Many-Body Orbital Paramagnetism in Doped Graphene Sheets

The orbital magnetic susceptibility of a gas of noninteracting massless Dirac fermions is zero when the Fermi energy is away from the Dirac point. Making use of diagrammatic perturbation theory, we calculate exactly the orbital magnetic susceptibility of massless Dirac fermions to first order in the Coulomb interaction demonstrating that it is finite and positive. Doped graphene sheets are thus unique systems in which the orbital magnetic susceptibility is completely controlled by many-body effects.

Figure 1

Diagrams for the orbital magnetic susceptibility. (a) The noninteracting bubble. (b) The first-order vertex correction. (c) and (d) The two first-order self-energy diagrams.

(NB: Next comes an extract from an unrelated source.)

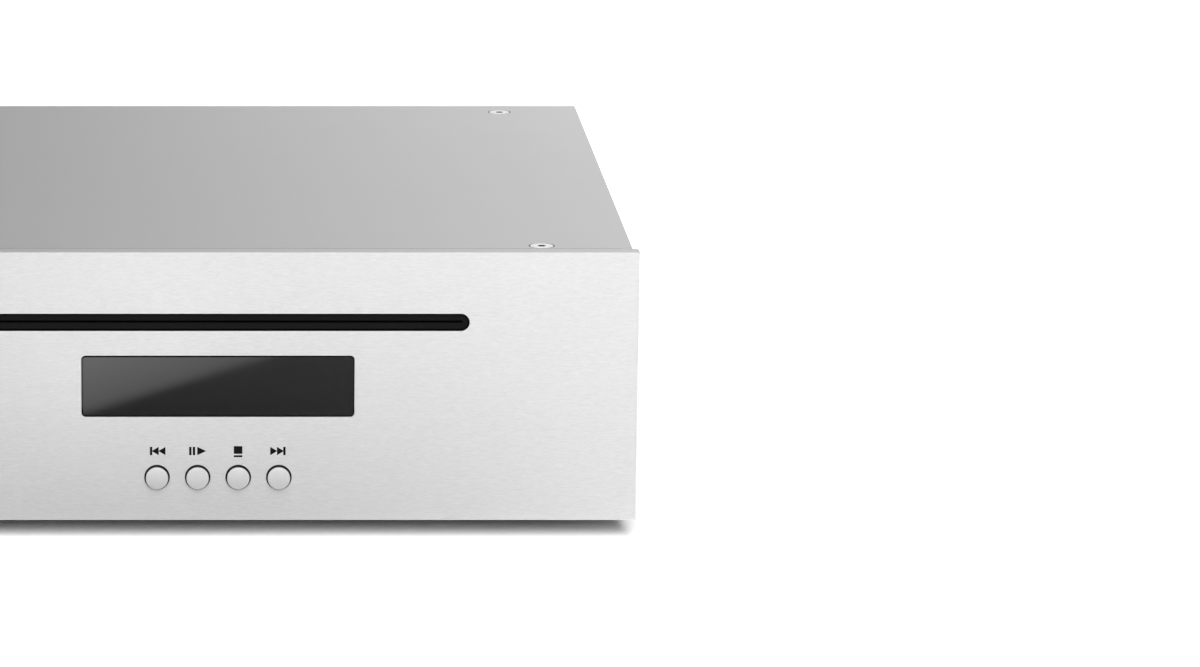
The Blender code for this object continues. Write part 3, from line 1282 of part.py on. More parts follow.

The wave-vector labeling of the propagators ensures time-reversal symmetry and thus guarantees that the two self-energy diagrams give an identical contribution.

Figure 2

The dimensionless quantity $\mathcal{N}=-({\Xi }_1+{\Xi }_2+{\Xi }_3)/(2\pi )$ as a function of the fine-structure constant ${\alpha }_{\mathrm{ee}}$. Note that $\mathcal{N}({\alpha }_{\mathrm{ee}})>0$ and that it depends weakly on ${\alpha }_{\mathrm{ee}}$. Inset: a zoom for very small ${\alpha }_{\mathrm{ee}}$. The horizontal axis is in logarithmic scale. The solid line represents the analytical weak-coupling result, $\mathcal{N}({\alpha }_{\mathrm{ee}}\to 0)\to -\ln ({\alpha }_{\mathrm{ee}})/(48{\pi }^2)$.